L’association collabore très régulièrement avec le monde de la recherche en répondant aux sollicitations pour intervenir à l’occasion de séminaires, de journées d’étude ou de colloques ou encore en mettant les savoirs produits à disposition de chercheuses ou de chercheurs qui enquêtent sur le même terrain que celui de l’association[4]. Si cet intérêt peut s’interpréter comme une certaine reconnaissance de la valeur scientifique du travail effectué, l’association a néanmoins conscience de la fragilité qui pèse sur cette reconnaissance compte tenu, d’une part, du statut d’apprenties chercheuses de ses membres non rattachées à l’université et, d’autre part, du discrédit qui pèse sur l’histoire des femmes. « L’historienne féministe a aussi tout intérêt à mettre en scène ses méthodes, ses concepts et ses sources » (Bard 2005 : 4).
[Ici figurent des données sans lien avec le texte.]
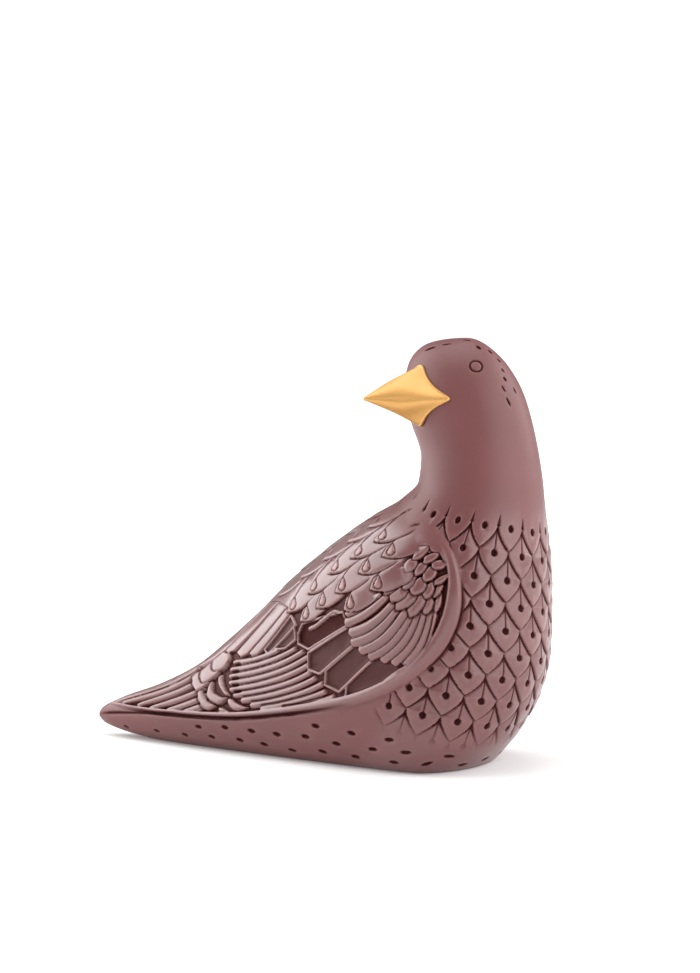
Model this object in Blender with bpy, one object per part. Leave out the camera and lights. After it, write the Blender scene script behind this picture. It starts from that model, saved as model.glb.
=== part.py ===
"""Porcelain starling figurine: a seated bird with a turned head, carved wings and a gilded beak.

The bird is one hollow-cast looking solid, lofted through level slices, with the wing and breast
carving pressed into it along the surface normals. The gilded beak is a second solid that sits on
the face with a fine seam.

Frame: +X is forward (breast), +Y is the bird's left, +Z is up, the flat underside lies on Z = 0.
Lengths in the design tables are millimetres of a bird of nominal size. They are stretched to the
overall sizes, separately behind and before the rump and below and above the shoulders. Every
other size is in metres.
"""
import math

import bpy
import numpy as np

# Overall sizes
TAIL_LENGTH = 0.1085
FRONT_LENGTH = 0.069
LENGTH = TAIL_LENGTH + FRONT_LENGTH
WIDTH = 0.0776
SHOULDER_HEIGHT = 0.100
HEAD_HEIGHT = 0.050

# Carving sizes
RIM_HEIGHT = 0.0012
RIM_HALF_WIDTH = 0.0021
RIM_START = 0.008
WING_BED = 0.0011
RIB_HEIGHT = 0.0012
FEATHER_ROOT_LEVEL = -0.00035
FEATHER_TIP_LEVEL = 0.00055
FEATHER_SLOPE = 0.013
PANEL_DEPTH = 0.0009
PANEL_BORDER = 0.0012
COVERT_HEIGHT = 0.00115
COVERT_FOOT = -0.0006
COVERT_BRIM = 0.0009
LONG_FOOT = -0.0003
LONG_HEIGHT = 0.0005
TAIL_LEAF_FOOT = -0.0005
TAIL_LEAF_HEIGHT = 0.0012
CRESCENT_BRIM = 0.0010
EDGE_GROOVE = 0.0006
EDGE_GROOVE_WIDTH = 0.0009
CREASE_DEPTH = 0.0009
EYE_RING_RADIUS = 0.0023
EYE_GROOVE = 0.00045

# Breast scales
SCALE_DEPTH = 0.0011
SCALE_RAMP = 0.0045
SCALE_WIDTH = 0.0126
SCALE_RISE = 0.0086
SCALE_DROP = 0.0013
SCALE_SIDE_LIMIT = 0.060
SCALE_POINT = 1.6
SCALE_PITCH = 0.35
SCALE_FALL = 0.19
SCALE_TOP = 82.0
SCALE_ROW = 9.3
SCALE_ROW_CLOSING = 0.078
SCALE_OFF_CENTRE = -0.05

# Beak fit
BEAK_SEAM = 0.0003

# Mesh fineness
LEVELS = 330
AROUND = 480
BODY_TRIANGLES = 8250
BEAK_AROUND = 32
BEAK_STEPS = 10
BACK_STEPS = 4

# Design tables in millimetres of the nominal bird.
# Each slice: height, half width, front of the breast, back end, widest point along the bird.
DESIGN_RUMP = -30.0
DESIGN_TAIL = 108.5
DESIGN_FRONT = 69.0
DESIGN_WIDTH = 77.6
DESIGN_SHOULDER = 100.0
DESIGN_HEIGHT = 150.0
SLICES = (
    (0.0, 29.0, 17.5, -119.0, 0.0),
    (2.0, 31.5, 19.4, -129.5, 0.0),
    (4.5, 33.5, 21.6, -136.6, 0.0),
    (7.0, 34.6, 23.8, -138.5, 0.0),
    (9.0, 35.2, 25.6, -137.6, 0.0),
    (14.0, 36.2, 28.9, -128.7, 0.0),
    (20.0, 37.2, 32.8, -113.0, 0.0),
    (28.0, 38.0, 36.1, -97.4, 0.0),
    (38.0, 38.6, 38.4, -84.7, 0.0),
    (50.0, 38.8, 39.0, -71.1, 0.0),
    (62.0, 38.2, 39.0, -58.6, 0.5),
    (72.0, 36.0, 38.7, -46.3, 2.5),
    (80.0, 32.6, 38.0, -35.4, 5.0),
    (87.0, 29.0, 37.3, -24.6, 7.5),
    (93.0, 26.2, 36.7, -14.2, 10.5),
    (100.0, 23.8, 36.1, -6.8, 13.0),
    (108.0, 22.2, 35.0, -6.0, 12.6),
    (120.0, 20.4, 32.6, -10.2, 10.0),
    (131.0, 18.4, 29.1, -13.7, 8.0),
    (140.0, 14.6, 23.9, -12.4, 6.2),
    (147.0, 8.6, 16.8, -7.0, 5.0),
    (150.0, 0.0, 9.0, 9.0, 9.0),
)
# Shape of the rear half of a slice: height, fullness, bluntness of the end.
REAR_SHAPE = (
    (0.0, 1.25, 0.95),
    (40.0, 1.50, 0.80),
    (85.0, 1.90, 0.55),
    (100.0, 2.0, 0.50),
    (150.0, 2.0, 0.50),
)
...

En effet, l’association ressent que la description de chaque démarche méthodologique et l’explicitation de chaque cheminement de recherche sont indispensables pour que ses productions puissent être reconnues comme rigoureuses d’un point de vue scientifique.

En contribuant aussi bien au féminisme local qu’à la production de savoirs scientifiques, l’association Histoire du féminisme à Rennes souhaite se positionner comme une actrice de la recherche féministe et faire le lien entre le mouvement et la science, ses membres assumant « une fonction sociale de l’historienne féministe » (Bard 2005 : 8).